Valentinus expatiates upon the power of the great Seven, who were summoned to bring forth this universe after Ar(r)hetos, or the Ineffable, whose name is composed of seven letters, had represented the first Hebdomad. The name Ar(r)hetos indicates the sevenfold nature [pg 481] of the One, the Logos. “The Goddess Rhea,” says Proclus, “is a Monad, Duad, and Heptad,” comprehending in herself all the Titanidæ, “who are seven.”[726]
The Seven Creations are found in almost every Purâna. They are all preceded by what Wilson translates as the “Indiscrete Principle,” Absolute Spirit, independent of any relation with objects of sense.

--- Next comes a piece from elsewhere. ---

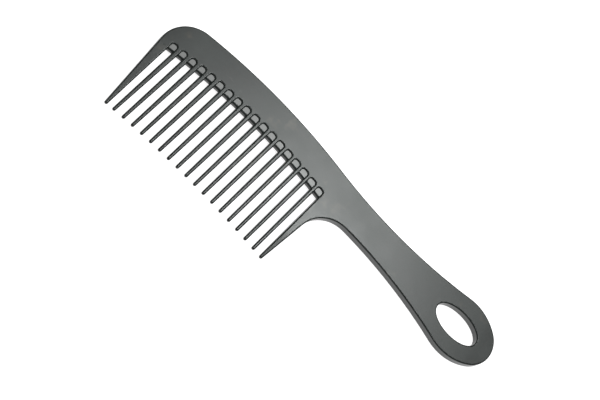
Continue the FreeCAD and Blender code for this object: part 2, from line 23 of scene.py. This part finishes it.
MM = 0.001
SENSOR_WIDTH = 36.0         # millimetres, as for a full-frame camera
LENS = 126.0                # millimetres
CAMERA_AZIMUTH = 13.06      # degrees from +Y towards +X that the camera looks
CAMERA_ELEVATION = 62.0     # degrees above the floor
CAMERA_ROLL = 60.0          # degrees that the picture is turned
CAMERA_DISTANCE = 974.7 * MM
AIM = Vector((-9.02, 3.03)) * MM   # where the lens points, from the middle of the upper face

# Lamps. An azimuth and an elevation say which way a lamp shines; distances and sizes are metres.
KEY = dict(azimuth=195, elevation=65, distance=1.2, width=0.12, height=0.16, power=3.75,
           colour=(0.965, 1, 0.985))
FILL = dict(azimuth=0, elevation=90, distance=1.6, width=2.4, height=2.4, power=55,
            colour=(1, 1, 1), in_gloss=False)
SURROUND = 0.18             # strength of the even light from all round

# The floor glows a little, so that the comb leaves almost no shadow on it.
FLOOR_SIZE = 40             # times the comb's length
FLOOR_GAP = 0.02 * MM       # between the floor and the comb's underside
FLOOR_COLOUR = (0.45, 0.45, 0.45, 1)
FLOOR_GLOW = 0.8

# The plastic's colours, and the range of its roughness.
DARK = (0.0035, 0.0048, 0.0043, 1)
LIGHT = (0.0110, 0.0140, 0.0128, 1)
WARM = (0.0420, 0.0330, 0.0230, 1)
SCUFF = (0.1100, 0.1080, 0.1000, 1)
# The pocket floors' colour below is painted light: it is paler, to stand in for the light the
# floors catch.
POCKET_PAINTED_LIGHT = (0.095, 0.097, 0.095, 1)
SMOOTHEST = 0.285
ROUGHEST = 0.325
PLASTIC_IOR = 1.5
BUMP_STRENGTH = 0.10
BUMP_HEIGHT = 0.05 * MM

POCKET_DEPTH = 0.8 * MM
POCKET_MARGIN = 0.02 * MM   # how far from that depth still counts as a pocket's floor
LEVEL = 0.999               # a face whose normal rises at least this much is level

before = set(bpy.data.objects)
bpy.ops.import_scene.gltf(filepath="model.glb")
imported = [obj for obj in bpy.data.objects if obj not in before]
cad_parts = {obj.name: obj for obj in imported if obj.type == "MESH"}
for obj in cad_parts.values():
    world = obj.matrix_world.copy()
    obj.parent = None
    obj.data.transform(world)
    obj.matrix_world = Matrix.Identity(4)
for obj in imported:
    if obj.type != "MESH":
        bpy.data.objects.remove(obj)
cad_low, cad_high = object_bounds()
middle = (cad_low + cad_high) / 2
length = cad_high.x - cad_low.x
thickness = cad_high.z - cad_low.z


def look_from(azimuth, elevation, roll, distance, aim):
    """A placement that looks at aim, for a camera or a lamp."""
    turn = Matrix.Rotation(math.radians(-azimuth), 4, "Z")
    tilt = Matrix.Rotation(math.radians(90 - elevation), 4, "X")
    spin = Matrix.Rotation(math.radians(roll), 4, "Z")
    return Matrix.Translation(aim) @ turn @ tilt @ spin @ Matrix.Translation((0, 0, distance))


def add(name, data):
    thing = bpy.data.objects.new(name, data)
    bpy.context.scene.collection.objects.link(thing)
    return thing


def make_camera():
    data = bpy.data.cameras.new("camera")
    data.lens = LENS
    data.sensor_width = SENSOR_WIDTH
    camera = add("camera", data)
    aim = Vector((middle.x + AIM.x, middle.y + AIM.y, cad_high.z))
    camera.matrix_world = look_from(CAMERA_AZIMUTH, CAMERA_ELEVATION, CAMERA_ROLL,
                                    CAMERA_DISTANCE, aim)
    bpy.context.scene.camera = camera


def softbox(name, azimuth, elevation, distance, width, height, power, colour,
            in_gloss=True):
    """A rectangular lamp that faces the comb; without in_gloss it lights but isn't mirrored."""
    data = bpy.data.lights.new(name, "AREA")
    data.shape = "RECTANGLE"
    data.size = width
    data.size_y = height
    data.energy = power
    data.color = colour
    lamp = add(name, data)
    lamp.matrix_world = look_from(azimuth, elevation, 0, distance, middle)
    lamp.visible_glossy = in_gloss


def make_floor():
    half = FLOOR_SIZE * length / 2
    mesh = bpy.data.meshes.new("floor")
    corners = [(-half, -half, 0), (half, -half, 0), (half, half, 0), (-half, half, 0)]
    mesh.from_pydata(corners, [], [(0, 1, 2, 3)])
    floor = add("floor", mesh)
    floor.location.z = cad_low.z - FLOOR_GAP
    material = bpy.data.materials.new("floor_white")
    material.use_nodes = True
    shader = material.node_tree.nodes["Principled BSDF"]
    shader.inputs["Base Color"].default_value = FLOOR_COLOUR
    shader.inputs["Roughness"].default_value = 1.0
    shader.inputs["Specular IOR Level"].default_value = 0.0
    shader.inputs["Emission Color"].default_value = (1, 1, 1, 1)
    shader.inputs["Emission Strength"].default_value = FLOOR_GLOW
    mesh.materials.append(material)


def make_world():
    world = bpy.data.worlds.new("studio")
    world.use_nodes = True
    background = world.node_tree.nodes["Background"]
    background.inputs["Color"].default_value = (1, 1, 1, 1)
    background.inputs["Strength"].default_value = SURROUND
    bpy.context.scene.world = world


class Nodes:
    """Short ways to add and join shader nodes."""

    def __init__(self, material):
        self.tree = material.node_tree

    def add(self, kind, **settings):
        node = self.tree.nodes.new(kind)
        for name, value in settings.items():
            setattr(node, name, value)
        return node

    def set(self, socket, value):
        if isinstance(value, bpy.types.NodeSocket):
            self.tree.links.new(value, socket)
        else:
            socket.default_value = value

    def noise(self, place, scale, detail=2.0, rough=0.5, stretch=(1, 1, 1)):
        mapping = self.add("ShaderNodeMapping")
        self.set(mapping.inputs["Vector"], place)
        mapping.inputs["Scale"].default_value = stretch
        noise = self.add("ShaderNodeTexNoise")
        self.set(noise.inputs["Vector"], mapping.outputs["Vector"])
        noise.inputs["Scale"].default_value = scale
        noise.inputs["Detail"].default_value = detail
        noise.inputs["Roughness"].default_value = rough
        return noise.outputs["Fac"]

    def span(self, value, low, high, to_low=0.0, to_high=1.0):
        node = self.add("ShaderNodeMapRange")
        for name, number in zip(("Value", "From Min", "From Max", "To Min", "To Max"),
                                (value, low, high, to_low, to_high)):
            self.set(node.inputs[name], number)
        return node.outputs["Result"]

    def math(self, kind, one, other=0.0):
        node = self.add("ShaderNodeMath", operation=kind)
        self.set(node.inputs[0], one)
        self.set(node.inputs[1], other)
        return node.outputs["Value"]

    def blend(self, share, one, other):
        node = self.add("ShaderNodeMix", data_type="RGBA")
        self.set(node.inputs["Factor"], share)
        self.set(node.inputs["A"], one)
        self.set(node.inputs["B"], other)
        return node.outputs["Result"]


def plastic(name, painted_pocket_light):
    """Satin plastic: cloudy tone, warm stains, fine grain, rubbed patches and hair scratches.

    The patterns lie in the comb's own frame, so that they run on from node to node.
    """
    material = bpy.data.materials.new(name)
    material.use_nodes = True
    nodes = Nodes(material)
    place = nodes.add("ShaderNodeTexCoord").outputs["Object"]

    # Patterns, each from 0 to 1. Rubs and scratches run along X and keep to some regions.
    clouds = nodes.span(nodes.noise(place, 38, 4, 0.6), 0.35, 0.65)
    stains = nodes.span(nodes.noise(place, 70, 3, 0.7), 0.60, 0.74)
    rubs = nodes.span(nodes.noise(place, 260, 5, 0.75, (0.35, 1, 1)), 0.62, 0.74)
    where = nodes.span(nodes.noise(place, 30, 1), 0.50, 0.62)
    rubs = nodes.math("MULTIPLY", rubs, where)
    scratches = nodes.span(nodes.noise(place, 900, 2, 0.5, (0.04, 1, 1)), 0.68, 0.72)
    scratches = nodes.math("MULTIPLY", scratches, where)
    grain = nodes.noise(place, 4200, 2)

    colour = nodes.blend(clouds, DARK, LIGHT)
    colour = nodes.blend(nodes.math("MULTIPLY", stains, 0.5), colour, WARM)
    colour = nodes.blend(nodes.math("MULTIPLY", rubs, 0.35), colour, SCUFF)

    rough = nodes.span(clouds, 0, 1, SMOOTHEST, ROUGHEST)
    rough = nodes.math("ADD", rough, nodes.math("MULTIPLY", rubs, 0.05))
    rough = nodes.math("SUBTRACT", rough, nodes.math("MULTIPLY", stains, 0.02))

    if painted_pocket_light:
        # Painted light: the level floors of the shallow pockets are painted paler than the faces
        # around them, to stand in for the light they catch.
        geometry = nodes.add("ShaderNodeNewGeometry")
        facing = nodes.add("ShaderNodeSeparateXYZ")
        nodes.set(facing.inputs["Vector"], geometry.outputs["Normal"])
        height = nodes.add("ShaderNodeSeparateXYZ")
        nodes.set(height.inputs["Vector"], place)
        away = nodes.math("ABSOLUTE", nodes.math("SUBTRACT", height.outputs["Z"], middle.z))
        off = nodes.math("ABSOLUTE", nodes.math("SUBTRACT", away, thickness / 2 - POCKET_DEPTH))
        floor = nodes.math("LESS_THAN", off, POCKET_MARGIN)
        rise = nodes.math("ABSOLUTE", facing.outputs["Z"])
        level = nodes.math("GREATER_THAN", rise, LEVEL)
        colour = nodes.blend(nodes.math("MULTIPLY", floor, level), colour, POCKET_PAINTED_LIGHT)

    # Grain and slow waves stand up, scratches go in.
    relief = nodes.math("ADD", nodes.math("MULTIPLY", grain, 0.6),
                        nodes.math("MULTIPLY", scratches, -0.5))
    waves = nodes.math("MULTIPLY", nodes.noise(place, 160, 2), 1.5)
    relief = nodes.math("ADD", relief, waves)
    bump = nodes.add("ShaderNodeBump")
    bump.inputs["Strength"].default_value = BUMP_STRENGTH
    bump.inputs["Distance"].default_value = BUMP_HEIGHT
    nodes.set(bump.inputs["Height"], relief)

    shader = material.node_tree.nodes["Principled BSDF"]
    nodes.set(shader.inputs["Base Color"], colour)
    nodes.set(shader.inputs["Roughness"], rough)
    nodes.set(shader.inputs["Normal"], bump.outputs["Normal"])
    shader.inputs["IOR"].default_value = PLASTIC_IOR
    return material


bpy.context.scene.view_settings.view_transform = "Standard"
make_camera()
make_world()
make_floor()
softbox("key", **KEY)
softbox("fill", **FILL)
plain = plastic("moulding", False)
# This second plastic also carries the painted light on the pocket floors.
painted_pocket_light = plastic("moulding_with_painted_pocket_light", True)
for name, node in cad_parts.items():
    node.data.materials.clear()
    node.data.materials.append(painted_pocket_light if name == "spine" else plain)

They are: (1) Mahattattva, the Universal Soul, Infinite Intellect, or Divine Mind; (2) Tanmâtras, Bhûta or Bhûtasarga, Elemental Creation the first differentiation of Universal Indiscrete Substance; (3) Indriya or Aindriyaka, Organic Evolution. “These three were the Prâkrita Creations, the developments of indiscrete nature, preceded by the Indiscrete Principle”; (4) Mukhya, “the Fundamental Creation (of perceptible things) was that of inanimate bodies”;[727] (5) Tairyagyonya or Tiryaksrotas, was that of animals; (6) Ûrdhvasrotas, or that of divinities(?);[728] (7) Arvâksrotas, was that of man.[729]
This is the order given in the exoteric texts. According to esoteric teaching there are seven Primary, and seven Secondary “Creations”; the former being the Forces self-evolving from the one causeless Force; the latter showing the manifested Universe emanating from the already differentiated divine Elements.
Esoterically, as well as exoterically, all the above enumerated Creations stand for the seven periods of Evolution, whether after an Age or a Day of Brahmâ. This is the teaching par excellence of Occult Philosophy, which, however, never uses the term “creation,” nor even that of evolution, with regard to Primary “Creation”; but calls all such Forces the “aspects of the Causeless Force.” In the Bible, the seven periods are dwarfed into the six Days of Creation and the seventh Day of Rest, and the Westerns adhere to the letter. In the Hindû Philosophy, when the active Creator has produced the World of Gods, the Germs of all the undifferentiated Elements, and the Rudiments of future Senses—the World of Noumena, in short—the Universe remains unaltered for a Day of Brahmâ, a period of 4,320,000,000 years. This is the seventh passive Period, or the “Sabbath” of Eastern Philosophy, [pg 482] following six periods of active evolution. In the Shatapatha Brâhmana, Brahma (neuter), the Absolute Cause of all Causes, radiates the Gods. Having radiated the Gods, through its inherent nature, the work is interrupted. In the First Book of Manu it is said:
At the expiration of each Night (Pralaya), Brahma, having been asleep, awakes, and, through the sole energy of the motion, causes to emanate from itself the Spirit [or mind], which in its essence is, and yet is not.
In the Sepher Yetzirah, the Kabalistic “Book of Creation,” the author has evidently reëchoed the words of Manu. In it the Divine Substance is represented as having alone existed from the eternity, boundless and absolute; and as having emitted from itself the Spirit.